Сверхзадачей поэзии в позднем модернизме делается улавливание до-мыслительного речевого потока — для этого она и прибегает к заклинательным пассам и магическим ритуальным обрядам, призванным приворожить и очеловечить свое изначально пустотное ядро, мандельштамовскую “дуговую растяжку” или целановское “решетчатое Ничто”. Для нового прочтения этой проблематики Глазова прибегает к современному, достаточно брутальному и резкому метафорическому лексикону: поэзия, обладая “женским фаллосом”, постоянно существует в катастрофическом предощущении символической кастрации. Именно неминуемая угроза лишиться смыслового “костяка” приводит, как это происходит в декадансном стихотворении “Кастрация русалки”, к энергетическому выбросу отчаяния, боли, разочарования и страха:
кто-то дергает за веревку перетягивая ей
хвост
ее чешуя скована судорогой
тело водой
лицо слезами
унитаз кровью
телефон слизью
И тогда прирост смысла гарантируется напором неуправляемых, эмоционально-психологических переживаний.

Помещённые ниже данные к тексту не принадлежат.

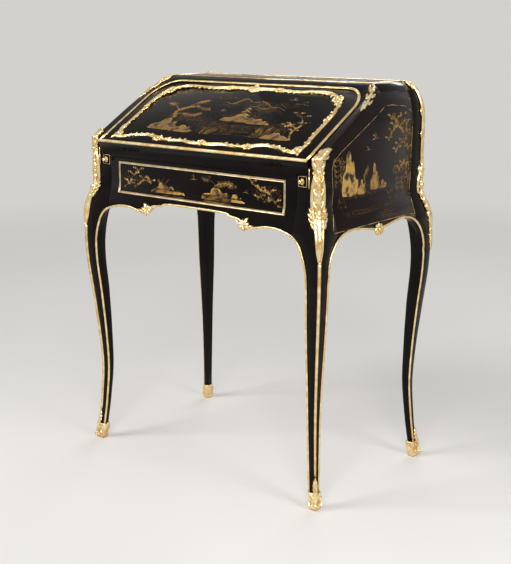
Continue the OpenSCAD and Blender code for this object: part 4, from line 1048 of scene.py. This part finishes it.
# Nest of drawers behind the fall: tulipwood fronts on oak boxes, each with a turned bronze knob
# that is riveted through the middle of its front.
nest_y, nest_z = -25, 718.5
turned_knob = [(4.5, 0.05), (4.5, 0.7), (3.6, 1.3), (2.4, 2), (2.1, 3.2), (2.4, 4.6), (3.8, 5.4)]
turned_knob += [(5, 6.4), (5.6, 7.6), (5.5, 9), (4.6, 10.2), (2.6, 10.9), (0.8, 11.1)]
for side, x in (("left", -199), ("middle", 0), ("right", 199)):
    finished(f"{side}_nest_drawer", tulipwood, 0.5)

    def nest_face(across, along, out):
        return Vector((x + across, nest_y - out, nest_z + along))

    made = turned_on(nest_face, turned_knob, 28)
    fitted(f"{side}_knob", made, f"{side}_drawer", [f"{side}_nest_knob"])


# Writing surface: goatskin let into the inner face of the fall, stained oxblood and polished by
# hands, so it is mottled in clouds of 36 mm, over a grain with pebbles of 1.1 mm. Its edge is
# tooled in gold with a hot wheel and a small stamp.
goatskin, tree, shader, place = new_material(
    "oxblood_goatskin", Roughness=0.46, Specular_IOR_Level=0.45
)
pebbles = add_node(tree, "TexVoronoi", {"Scale": 900}, {"Vector": place}, feature="F1")
mottle = add_node(tree, "TexNoise", {"Scale": 28, "Detail": 5}, {"Vector": place})
colour = clouded(tree, mottle, 0, 1, "#3a0f0c", "#6b2418")
depth = {"Strength": 0.5, "Distance": 0.0002}
grain = add_node(tree, "Bump", depth, {"Height": pebbles})
feed(tree, shader, {"Base Color": colour, "Normal": grain})


def writing_face(across, along, out):
    return fall_foot + rightward * across + slope_up * along - slope_out * out


def inset_ring(inset):
    x, low, high = 240 - inset, 38 + inset, 206.2 - inset
    return [(-x, low), (x, low), (x, high), (-x, high)]


skin_wide, skin_high, skin_low, skin_rows, skin_row = 479.4, 167.6, 38.3, 49, 19
skin = []
for level in (-0.03, -0.78):
    for i in range(skin_rows):
        for j in range(skin_row):
            x, u = skin_wide * (i / (skin_rows - 1) - 0.5), skin_high * j / (skin_row - 1)
            skin.append(writing_face(x, skin_low + u, level) * mm)
layer = skin_rows * skin_row
skin_faces = quads(skin_rows, skin_row, ring=False)
skin_faces += [tuple(layer + k for k in (a, d, c, b)) for a, b, c, d in skin_faces]
rim = rim_of(skin_rows, skin_row)
skin_faces += [(a, b, layer + b, layer + a) for a, b in zip(rim, rim[1:] + rim[:1])]
leather = ("writing_leather", (skin, skin_faces), "fall", ["fall_leather"], "leather", goatskin)
skin = fitted(*leather)
pyramid = [(0, 1, 4), (1, 2, 4), (2, 3, 4), (3, 0, 4), (3, 2, 1, 0)]
stamp = [(-1.6, 0, 0), (0, -1.2, 0), (1.6, 0, 0), (0, 1.2, 0), (0, 0, 0.16)]
stamp = new_piece("tool_stamp", [Vector(v) * mm for v in stamp], pyramid, gilt_bronze)
tooling = []
sizes = {"Pattern": stamp, "Smallest": 0.8, "Largest": 0.85, "Spread": 0.0}
for inset, gap in ((12, 0.0048), (18, 0.0036)):
    ring = inset_ring(inset)
    tooling.append(grown(twigs, writing_face, ring + ring[:1], Spacing=gap, **sizes))
bpy.data.objects.remove(stamp)
for inset in (9, 15, 21):
    line = [writing_face(x, u, 0) for x, u in inset_ring(inset)]
    tooling.append(strip(line, -slope_out, [(-0.4, -0.05), (0, 0.12), (0.4, -0.05)], closed=True))
gold_tooling = fitted("gold_tooling", joined(tooling), "fall", [])


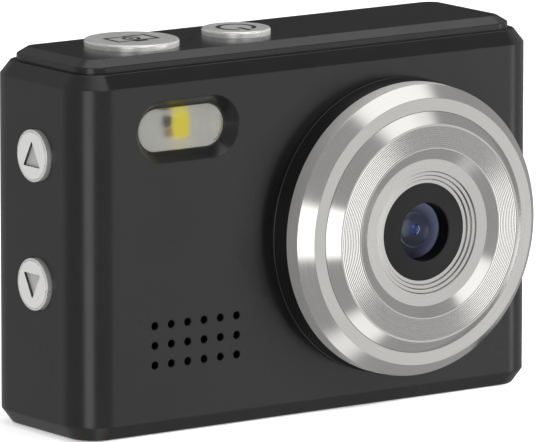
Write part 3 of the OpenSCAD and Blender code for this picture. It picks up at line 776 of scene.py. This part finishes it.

Наперекор магистральному курсу постмодернистской поэтики, преобразующей развенчанные метафизические категории (вины, греха, воздаяния, очищения и др.) в пародийные языковые клише, Глазова настаивает на их пусть и реликтовом, пусть и замаскированном, но все же ощутимом присутствии в социокультурном (и особенно — в сердечном) опыте современного человека. И в pendant развернутой в ее сборнике метафорической феерии хочется прибавить свою лепту — и еще раз сопоставить ее стихотворения с осязаемыми, хотя и призрачными, фактурными гобеленами. Где традиционные метафизические категории (ставшие фантомными следами и отблесками) все еще мерцают, сквозят и безостановочно работают на прибавление читателю обновленного запаса эмоционального знания.